- RAW DATA:
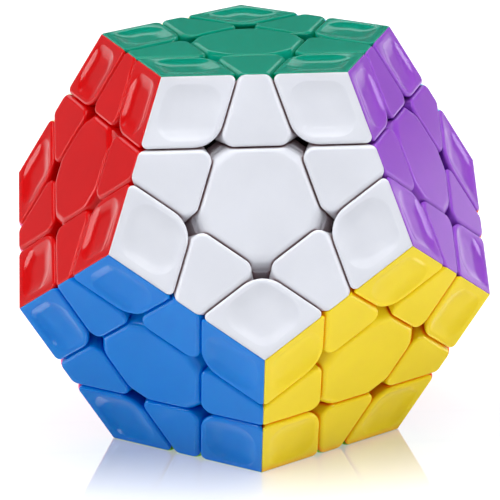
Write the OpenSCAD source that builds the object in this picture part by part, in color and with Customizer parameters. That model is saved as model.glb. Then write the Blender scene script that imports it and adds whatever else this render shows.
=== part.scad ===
// Dodecahedral face-turning puzzle: 12 centres, 30 edges and 20 corners around a twelve-armed core.
// The puzzle stands on its lime face. The origin is the middle of that face, +Z is up and +Y points back.
// Each piece is worked out in the frame of one face: Z along its normal, origin at the puzzle's middle.

/* [Body] */
// Length of one edge of the dodecahedron
edge_len = 30; // [28:0.5:34]
// Depth of a cut, measured on a face from the face's edge
cut_depth = 12.1; // [11.9:0.1:12.2]
// Gap between neighbouring pieces
gap = 0.3; // [0.2:0.05:0.4]
// Wall of the coloured shells
wall = 1.5; // [1.2:0.1:1.8]

/* [Corner holes] */
// How far a corner piece's inner corner is cut back
corner_cut = 1.1; // [0.4:0.1:1.2]
// How far an edge piece's inner corners are cut back
edge_cut = 1.4; // [0.6:0.1:1.5]
// How far a centre cap's corners are cut back
centre_cut = 0.6; // [0.5:0.1:1.5]

/* [Mechanism] */
// Radius of the sphere between the necks, outside it, and the feet, inside it
track_r = 24; // [24:0.1:24.2]
// Distance from the middle to the underside of every foot
foot_base = 20.6; // [20.4:0.1:20.8]
// Thickness of a foot
foot_thick = 2.4; // [2:0.1:2.4]
// Corner radius of the triangular corner stalk
stalk_r = 3.2; // [2.8:0.1:3.2]
// Corner radius of the triangular corner foot
corner_foot_r = 6; // [5.4:0.1:6]
// Width of an edge neck, across the puzzle's edge
neck_across = 6.2; // [5.8:0.1:6.2]
// Length of an edge neck, along the puzzle's edge
neck_along = 12.4; // [11.6:0.1:12.4]
// Width of an edge foot, across the puzzle's edge
foot_across = 10.4; // [9.8:0.1:10.4]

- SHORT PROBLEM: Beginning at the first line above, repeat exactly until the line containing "the puzzle's middle.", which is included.

- EXPECTED OUTPUT:
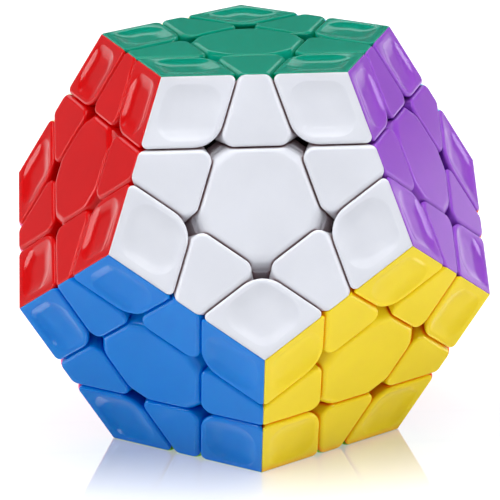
Write the OpenSCAD source that builds the object in this picture part by part, in color and with Customizer parameters. That model is saved as model.glb. Then write the Blender scene script that imports it and adds whatever else this render shows.
=== part.scad ===
// Dodecahedral face-turning puzzle: 12 centres, 30 edges and 20 corners around a twelve-armed core.
// The puzzle stands on its lime face. The origin is the middle of that face, +Z is up and +Y points back.
// Each piece is worked out in the frame of one face: Z along its normal, origin at the puzzle's middle.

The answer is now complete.